Equip Them with the Right Gadget. Let your senior family member get used to accessing their online banking account by providing them with a device that’s appropriate for the task. This way, they can take their time familiarizing themselves with the app and its features. If the user doesn’t have an online banking account yet, it’s best to go over the application process with them. You or the bank staff can aid the user, address the questions and concerns they might have, and follow up on the steps they’ve taken to complete the application and account verification.
Point Out Navigation Signposts. A banking app should be intuitive enough that it’s easy for any beginner—regardless of age—to use the program. When teaching senior citizens how to navigate online banking apps, it’s helpful to point out visual cues that can guide them in the next step of the process. For example, if they want to send or receive money, what icons should they remember? Where can they find the verification code if the bank sends them one? What sequence of icons should they click if they want to pay their bills, and what should pop up as a sign that the transaction was a success?
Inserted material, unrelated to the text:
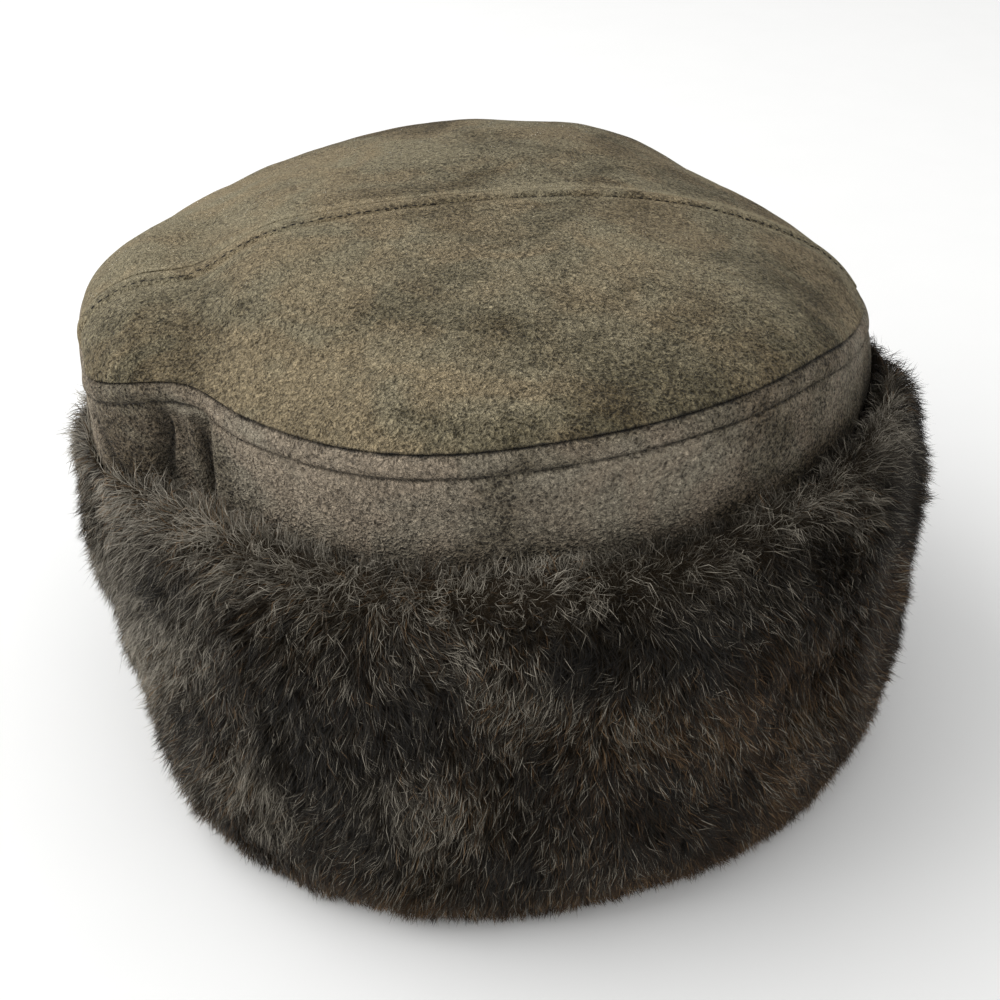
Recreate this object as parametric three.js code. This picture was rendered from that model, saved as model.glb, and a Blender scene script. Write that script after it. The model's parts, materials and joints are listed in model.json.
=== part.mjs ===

Let Them Practice. Be generous when giving directions, but let your older family member click on the icons and input the necessary information on the app. Giving them a hands-on online banking experience will help them become more familiar with the app and remember its features.
Share Information about Fraud Protection. Online safety remains a primary concern for older adults. Help them stay alert by letting them know about the different methods scammers use to access their finances. Go over the basic dos and don’ts of online banking. Also, ask your senior family members to consult you first before they click suspicious links, send money, or forward sensitive information to people online.
Be There for Support and Assistance. Lend a helping hand if there’s any part of the banking process that confuses your senior family members or if they’ve forgotten how to carry out a particular task on the banking app. Assure older adults that you’re ready and willing to answer questions and concerns. This will encourage them to come to you in case they encounter any suspicious activity while they’re making online transactions.
Banks Need to Step Up As Well
The younger generation doesn’t have to bear the sole responsibility of helping their older family members navigate online banking channels. Banks should also step up and make their apps more senior-friendly.
This can be done by incorporating intuitive navigation with helpful visual cues. Apps can also use more inclusive images that portray a wider variety of bank customers and app users. Finally, banks should take note that their older clients prefer interacting with people. As such, it’s important to have programs and dedicated staff members who can offer practical and personalized assistance to senior citizens who want to enjoy the benefits of online banking.